I just have to say that there is nothing that makes me crack up more for Whistler when I first wake up in the morning and he wiggles his tail so much in excitement that his whole backside sways back and forth. I call it the Vizsla SHWIGGLE! (shake and wiggle) Even when we are gone for a few hours he makes us feel as though we haven't seen him in decades and he'll want to lick us to death. This lickmonster's got us by the heart that's for sure! I was wondering if some of your V's do the same or greet you in a different or special way?


----------



## OttosMama (Oct 27, 2011)

My boyfriend and I would comment on Otto's wiggle greetings on a daily basis! Before I knew any other V owners, I thought Otto was just a very unique dog that wagged his tail so hard, he wiggled! He bends himself into a "U" sometimes! I don't think I will ever stop smiling from the wiggles - or "schwiggles!" ;D


----------



## AcadianTornado (Jul 30, 2012)

Hahah, ''He bends himself into a U''... that's exactly what he does! The excited greeting of a V !! Another trait that makes them ''specialer'' than other breeds


----------



## NeverGiveUpRAC (Aug 27, 2012)

We call it "The Waggle"! I love it soo much!! While he waggles he will groan and moan. His mouth makes an "O" shape and noise! Its adorable! Sometimes if I have been gone for a few hours hr actually sounds like he is crying...like a human would, sniffling and whimpering. Almost like "Where did you even go!? It was terrible..." It is very sweet. He waggles allllll day! <3. Super cute!


----------



## NeverGiveUpRAC (Aug 27, 2012)

Oh, YES! LaVidaLoca...mine panics looking for something to grab too! Why do they do that? Is it the retriever on them? Or...why? It is so cute!!


----------



## LaVidaLoca (Feb 20, 2012)

NeverGiveUpRAC ( and I thought my nickname is long hahaha ) 

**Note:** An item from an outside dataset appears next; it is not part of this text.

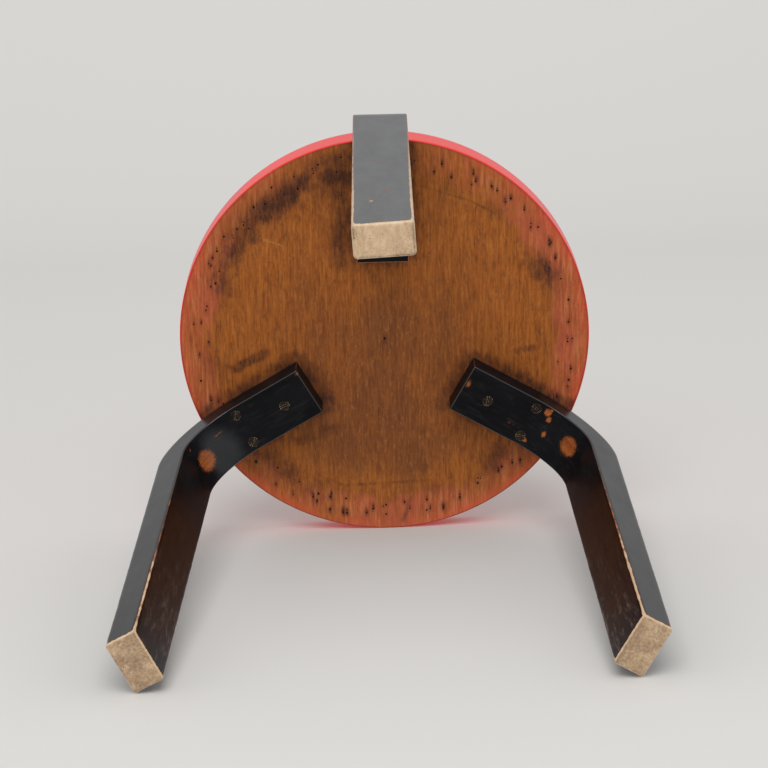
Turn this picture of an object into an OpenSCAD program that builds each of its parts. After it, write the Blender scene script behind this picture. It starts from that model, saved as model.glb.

yes our pup goes crazy to grab something and hold in her mouth while she's happy and excited... it's absolutely cute!!! Ears back, tail waggle, kind of dancing around us while shaping the "U" with her butt and makes _mrrrrrrh mrrrrrrrh_ while holding something in her mouth. ;D I have to record it. 

Must be a retrieve thing. Our V is a great retriever and will always bring back what you're throwing or hiding to find. She loves to carry things around. 

Here two pics ;D


----------



## luv2laugh (Oct 6, 2011)

Wiggly butt - check

Toy in mouth - check

Ears back - check

Making himself into a U - check


This is Oso greeting my sister and mom awhile back after not having seen them for awhile. Although, I can go get the mail and come back to a similar reaction. What a wonderful way to be greeted!

http://www.youtube.com/watch?v=xDpzT5FqiWg&feature=youtube_gdata_player


----------